To confirm the job landed on the expected queue, open an interactive shell on the cluster and run squeue -j <jobid> -o '%i %P %q %R %T'. The Partition, QoS, and Reservation columns should match your .env overrides.
API examples
Control plane (Dagster asset)
This code lives in your Dagster deployment (e.g. local-data-stack):
import dagster as dg
from dagster_slurm import ComputeResource
@dg.asset
def process_data(
context: dg.AssetExecutionContext,
compute: ComputeResource,
):
"""Simple dagster-slurm example asset."""

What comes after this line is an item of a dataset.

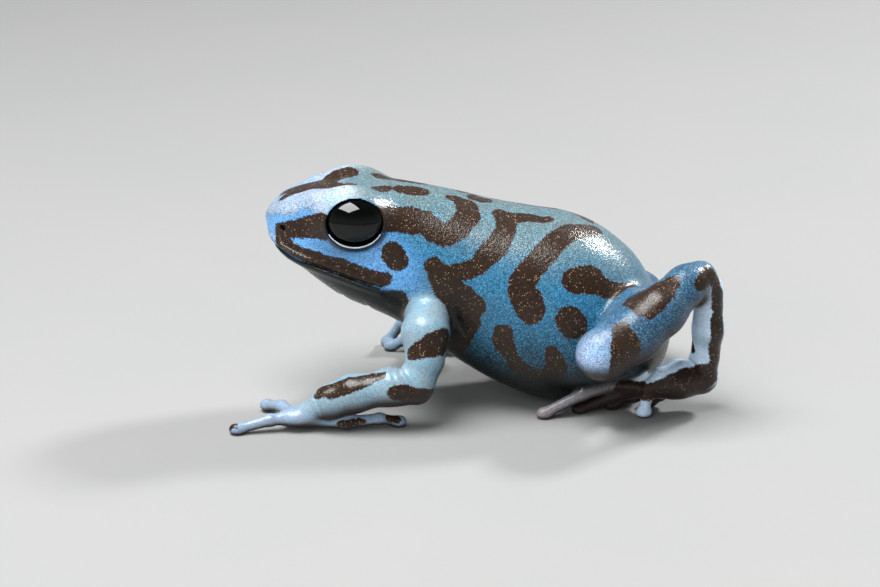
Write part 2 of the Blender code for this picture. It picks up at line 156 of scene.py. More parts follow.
SHANK_LEFT = (
    (11.2, -10.3, 7.3, 2.4),
    (14.0, -9.6, 9.0, 2.4),
    (16.4, -8.4, 10.8, 2.25),
    (18.8, -6.5, 12.5, 1.75),
    (20.1, -5.6, 13.0, 1.5),
)
TARSUS_LEFT = ((20.9, -5.1, 11.6, 1.4), (21.0, -4.9, 8.0, 1.3), (20.8, -4.6, 5.2, 1.35))
SOLE_LEFT = ((20.4, -4.3, 3.2, 1.7), (18.3, -5.0, 3.1, 1.65), (15.6, -5.6, 2.5, 1.1))
TOES_LEFT = (
    ((18.0, -4.2, 2.4), (16.9, -3.6, 1.2), (15.8, -3.7, 0.46)),
    ((16.2, -4.9, 2.3), (14.4, -4.4, 1.3), (12.4, -4.4, 0.46)),
    ((15.6, -5.4, 2.4), (12.4, -5.3, 1.6), (9.4, -5.4, 0.46)),
    ((15.3, -5.7, 2.7), (12.3, -5.8, 2.9), (9.6, -6.3, 2.1), (6.2, -6.8, 0.46)),
    ((18.4, -5.6, 4.2), (16.7, -6.2, 4.0), (15.7, -6.5, 3.0), (15.2, -6.5, 0.46)),
)
THIGH_RIGHT = ((15.2, 4.4, 8.0, 2.4), (12.8, 7.0, 7.4, 2.4), (10.4, 9.6, 6.8, 2.0))
SHANK_RIGHT = ((9.6, 10.9, 4.9, 2.1), (12.6, 10.3, 5.2, 2.2), (15.2, 8.9, 6.2, 1.8), (16.8, 7.7, 7.0, 1.4))
TARSUS_RIGHT = ((17.2, 8.0, 5.5, 1.3), (16.4, 9.6, 3.7, 1.2), (15.4, 10.8, 2.6, 1.2))
SOLE_RIGHT = ((14.4, 11.8, 1.5, 1.3), (12.0, 12.7, 1.3, 1.2), (10.2, 13.0, 1.1, 0.9))
TOES_RIGHT = (
    ((13.0, 11.6, 1.1), (12.2, 10.6, 0.8), (11.0, 10.2, 0.46)),
    ((11.6, 12.2, 1.1), (9.6, 11.2, 0.8), (8.0, 11.0, 0.46)),
    ((10.4, 12.8, 1.1), (8.2, 12.5, 0.9), (5.8, 12.6, 0.46)),
    ((10.2, 13.0, 1.1), (7.0, 13.8, 1.0), (3.6, 14.4, 0.46)),
    ((11.4, 13.4, 1.1), (9.8, 14.6, 0.9), (8.2, 15.4, 0.46)),
)
PALM_RADII = (1.9, 1.35, 0.95)
FINGER_RADII = (0.62, 0.45)
TOE_RADII = (0.72, 0.48)
FINGER_DISC = (0.74, 0.64, 0.54)
TOE_DISC = (0.74, 0.64, 0.54)
DOME_MELT = 1.3
BROW_MELT = 1.0
HIP_MELT = 1.5
SHOULDER_MELT = 0.9
JOINT_MELT = 0.9
SKIN_MELT = 0.35

# Folds of the skin where it bends: the middle of each, the direction across it and its reach.
FOLDS = (
    ((-4.5, -6.3, 9.2), (0.0, -0.9, -0.4), 3.6),
    ((-6.1, -9.8, 4.9), (0.7, 0.0, 0.7), 4.2),
    ((-7.0, -9.9, 4.6), (1.0, 0.0, 0.4), 3.4),
    ((-14.0, -9.9, 2.6), (-1.0, 0.0, -0.4), 2.6),
    ((19.4, -5.8, 11.3), (-0.85, -0.45, 0.45), 4.0),
    ((19.5, -4.9, 4.6), (1.0, 0.3, 1.0), 3.8),
    ((-4.5, 6.3, 9.2), (0.0, 0.9, -0.4), 3.6),
    ((-0.8, 10.3, 6.3), (0.2, -0.6, 1.0), 3.8),
    ((-3.7, 11.5, 2.1), (-0.7, 0.1, -0.7), 2.8),
    ((14.9, 11.3, 2.0), (-0.7, 0.6, -0.4), 3.0),
    ((-6.6, 0.0, 7.2), (1.0, 0.0, 0.3), 5.2),
    ((-9.6, 0.0, 9.2), (0.85, 0.0, 0.5), 7.0),
    ((-12.4, 0.0, 10.9), (0.8, 0.0, 0.6), 6.0),
    ((-1.2, -6.6, 8.4), (1.0, 0.0, 0.5), 2.2),
    ((-1.2, 6.6, 8.4), (1.0, 0.0, 0.5), 2.2),
)
FOLD_GROOVE = 0.27

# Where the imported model's origin lies in the forms' millimetres, read from its left eye.
LEFT_EYE = np.mean(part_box("eye_left"), axis=0) / MM
FRAME_SHIFT = LEFT_EYE - np.array((EYE_CENTRE[0], -EYE_CENTRE[1], EYE_CENTRE[2]))

# The camera as the photo has it: it looks along +Y and down, from the frog's left side.
VIEW_DOWN = math.radians(18.0)
VIEW_DISTANCE = 320.0
VIEW_TARGET = (-3.2, 0.0, 9.65)
LENS = 143.3
SENSOR = 36.0
PHOTO_WIDTH, PHOTO_HEIGHT = 880, 587
# How many millimetres of the frog a photo pixel covers.
PIXEL = 0.0913

SIDES = ("left", "right")
FLESH = ["head", "torso"] + [
    f"{part}_{side}"
    for side in SIDES
    for part in ("upper_arm", "forearm", "hand", "thigh", "shank", "tarsus", "foot")
]


def smooth_curve(stations, values, at):
    """A smooth curve through the values at the stations, read at the given places."""
    slopes = np.gradient(values, stations)
    at = np.clip(at, stations[0], stations[-1])
    left = np.clip(np.searchsorted(stations, at) - 1, 0, len(stations) - 2)
    width = stations[left + 1] - stations[left]
    t = (at - stations[left]) / width
    return (
        (1 + 2 * t) * (1 - t) ** 2 * values[left]
        + t * (1 - t) ** 2 * width * slopes[left]
        + t * t * (3 - 2 * t) * values[left + 1]
        + t * t * (t - 1) * width * slopes[left + 1]
    )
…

script_path = dg.file_relative_path(
__file__,
"../../../../dagster-slurm-example-hpc-workload/dagster_slurm_example_hpc_workload/shell/myfile.py",
)
completed_run = compute.run(
context=context,
payload_path=script_path,
extra_env={"KEY_ENV": "value"},
extras={"foo": "bar"},
)
yield from completed_run.get_results()
User plane (remote workload)
import os
from dagster_pipes import PipesContext, open_dagster_pipes
def main() -> None:
context = PipesContext.get()
context.log.info("Starting data processing...")
context.log.debug(context.extras)
key_env = os.environ.get("KEY_ENV")
context.log.info(f"KEY_ENV: {key_env}")
context.log.info(f"foo: {context.extras['foo']}")
result = {"rows_processed": 1000}
context.report_asset_materialization(
metadata={
"rows": result["rows_processed"],
"processing_time": "10s",
}
)
context.log.info("Processing complete!")
if __name__ == "__main__":
with open_dagster_pipes() as context:
main()
Resource configuration
Configuration snippets for local, Docker-backed Slurm, and real HPC clusters are maintained in the example project resources module. Adapt those templates to match your SSH endpoint, partitions, and queue limits.